As Book Agent for the new denomination, Early in 1854 established the highest-capacity printing plant (at Nashville, Tennessee) south of the United States Government Publishing Office. That year he was elected Bishop. He oversaw expansion of church missions onto Indian Reservations and among plantation owners. Polyglot Bibles printed by the Book Concern were directed at mission efforts he promoted there and in Mexico and China.
Early was made a founding trustee of Central University, endowed by Southern Methodists, in 1858.[8] (It was reorganized as Vanderbilt University in 1872.)[8]
During the American Civil War, Bishop Early supported the Confederate States of America. Among countless other responsibilities, he presided over the multi-state Holston Annual Conference (1862–1865), as preachers deemed disloyal were suspended without due process.[9] At conclusion of hostilities, Bishop Early met with U.S. President Andrew Johnson and coordinated with administrators of military occupation to retake possession of various church properties seized in war.
Having alienated clergymen in the General Conference for maladministration of the Holston Conference, he was pressed to resign from the College of Bishops in 1866; yet was encouraged to remain self-directed in episcopal affairs. Grievously injured later that year in a railroad accident, Bishop Early recovered to prevail in relocating Randolph-Macon College from Boydton, Virginia to Ashland, Virginia and see that it was staffed and received new endowment. The Book Concern, plundered at Nashville, was also retrieved from military authorities and – with scrip and creative financing – restored to operation.
Rev. Early died at his manse in 1873. He was interred at Spring Hill Cemetery at Lynchburg. (For which Early and wife Elizabeth had donated land, and over whose organization he had presided in 1852.)

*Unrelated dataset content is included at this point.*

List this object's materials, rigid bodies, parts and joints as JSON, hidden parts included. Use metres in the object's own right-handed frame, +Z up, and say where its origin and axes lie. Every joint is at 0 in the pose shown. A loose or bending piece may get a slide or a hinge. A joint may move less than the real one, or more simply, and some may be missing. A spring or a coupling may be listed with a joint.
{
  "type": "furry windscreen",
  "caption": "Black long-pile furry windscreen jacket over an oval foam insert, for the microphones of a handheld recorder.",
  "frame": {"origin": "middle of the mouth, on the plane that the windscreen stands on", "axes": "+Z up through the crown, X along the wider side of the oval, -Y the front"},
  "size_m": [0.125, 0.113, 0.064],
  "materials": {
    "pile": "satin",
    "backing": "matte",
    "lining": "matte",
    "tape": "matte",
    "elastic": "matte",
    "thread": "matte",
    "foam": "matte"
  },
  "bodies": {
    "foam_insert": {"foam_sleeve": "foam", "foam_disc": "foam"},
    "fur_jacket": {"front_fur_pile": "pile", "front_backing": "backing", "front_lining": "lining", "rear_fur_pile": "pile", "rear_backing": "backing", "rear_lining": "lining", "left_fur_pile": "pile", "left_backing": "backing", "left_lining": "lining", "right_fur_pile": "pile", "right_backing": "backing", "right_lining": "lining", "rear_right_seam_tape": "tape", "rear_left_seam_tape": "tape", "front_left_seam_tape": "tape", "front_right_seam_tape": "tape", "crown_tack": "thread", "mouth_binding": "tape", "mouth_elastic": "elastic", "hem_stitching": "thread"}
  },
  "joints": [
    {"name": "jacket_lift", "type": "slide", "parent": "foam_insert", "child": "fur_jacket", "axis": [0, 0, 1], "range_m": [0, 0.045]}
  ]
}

Early was credited with introducing Standing Committees to the General Conference of the Methodist Episcopal Church. Due to his extraordinary longevity, peers at his death associated Early as connecting link to Asbury and establishment of Methodist Society in America. Historians sought him out. "He knows what is in the [Methodist's Book of] Discipline, having helped to put it there. He knows what the General Conferences have said, and decided, without reference to 'Proceedings.' He was present, and helped them to say, decide, and make up their 'Proceedings.' The rules which ordinarily govern deliberative bodies are as familiar to him as forty years' practice can make them," wrote a chronicler in 1856.[10]
Early 1822–1829 backed establishment of the Lynchburg Water Works. Clay Street Reservoir remains extant on land he conveyed to the project. The adjacent Court Street United Methodist Church (at 7th St.) stands on the site of Court Street Station, a Methodist edifice Early helped organize and finance in 1850. His manse was cater-corner to the 1851 structure. (The home was relocated to 3890 Peakland Place c1935.)

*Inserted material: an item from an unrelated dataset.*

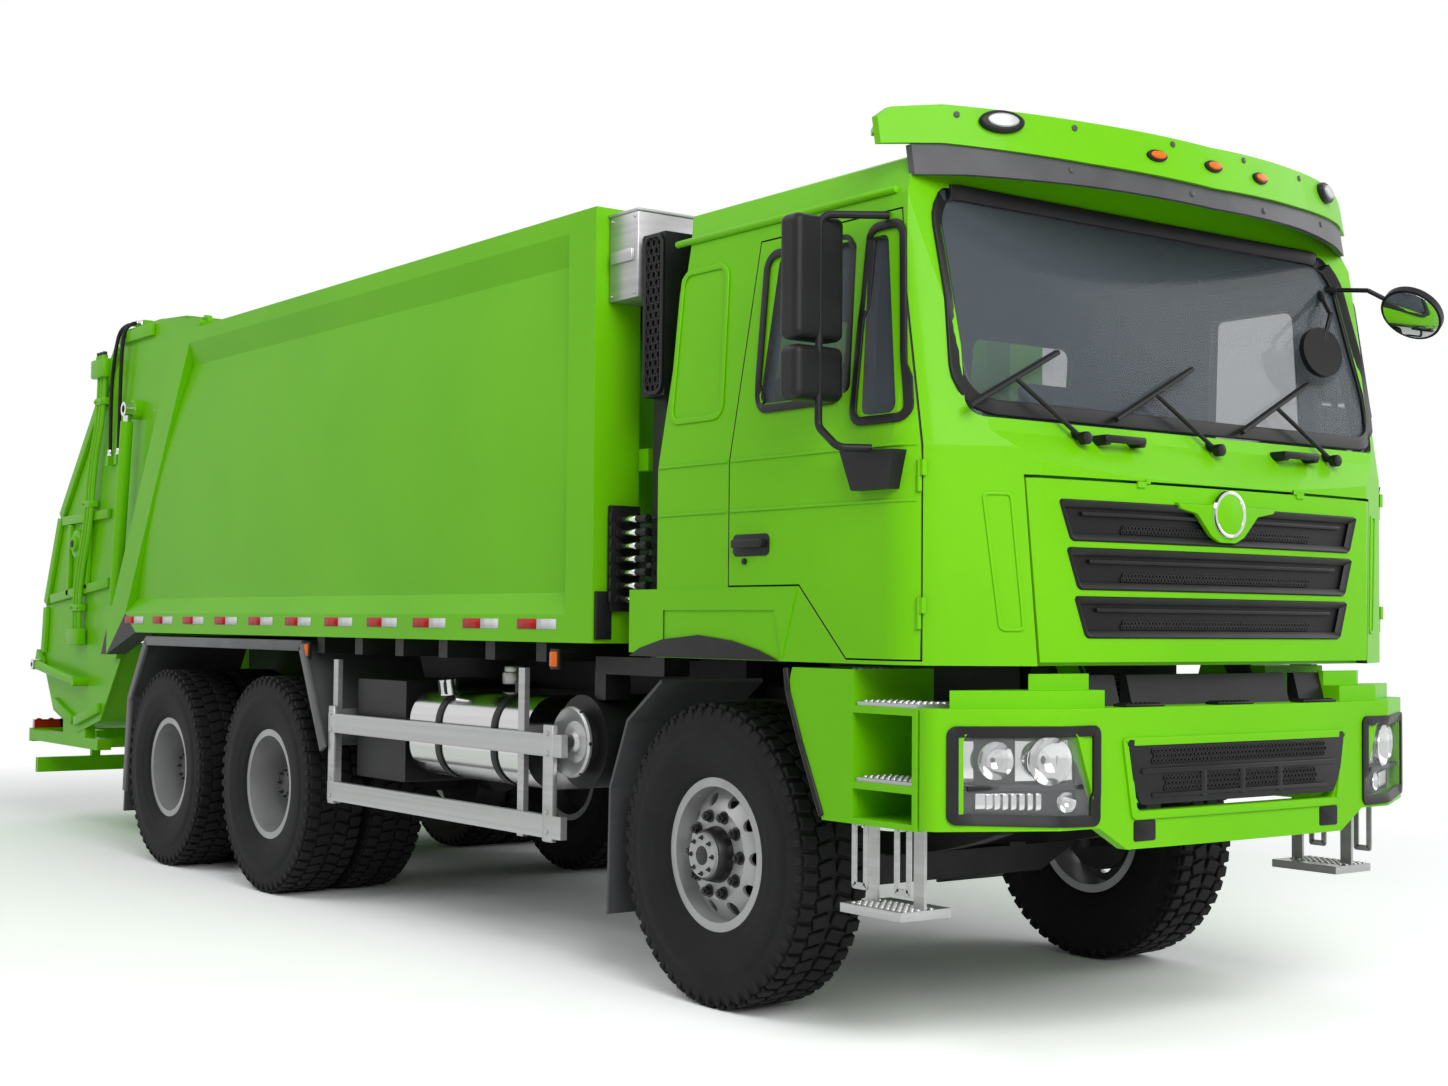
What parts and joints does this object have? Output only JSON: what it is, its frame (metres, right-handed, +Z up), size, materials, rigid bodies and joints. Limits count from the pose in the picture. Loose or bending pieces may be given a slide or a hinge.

Randolph-Macon College received many of his papers as a gift upon its centennial.[11] J. Rives Childs submitted transcripts of John Early's 1807–1814 Diary to the Virginia Magazine of History and Biography between 1925 & 1932, available at JSTOR. Others are spread out among a dozen other institutions. The Virginia Historical Society holds an oil portrait of John Early, attributed to John Blennerhassett Martin.[12]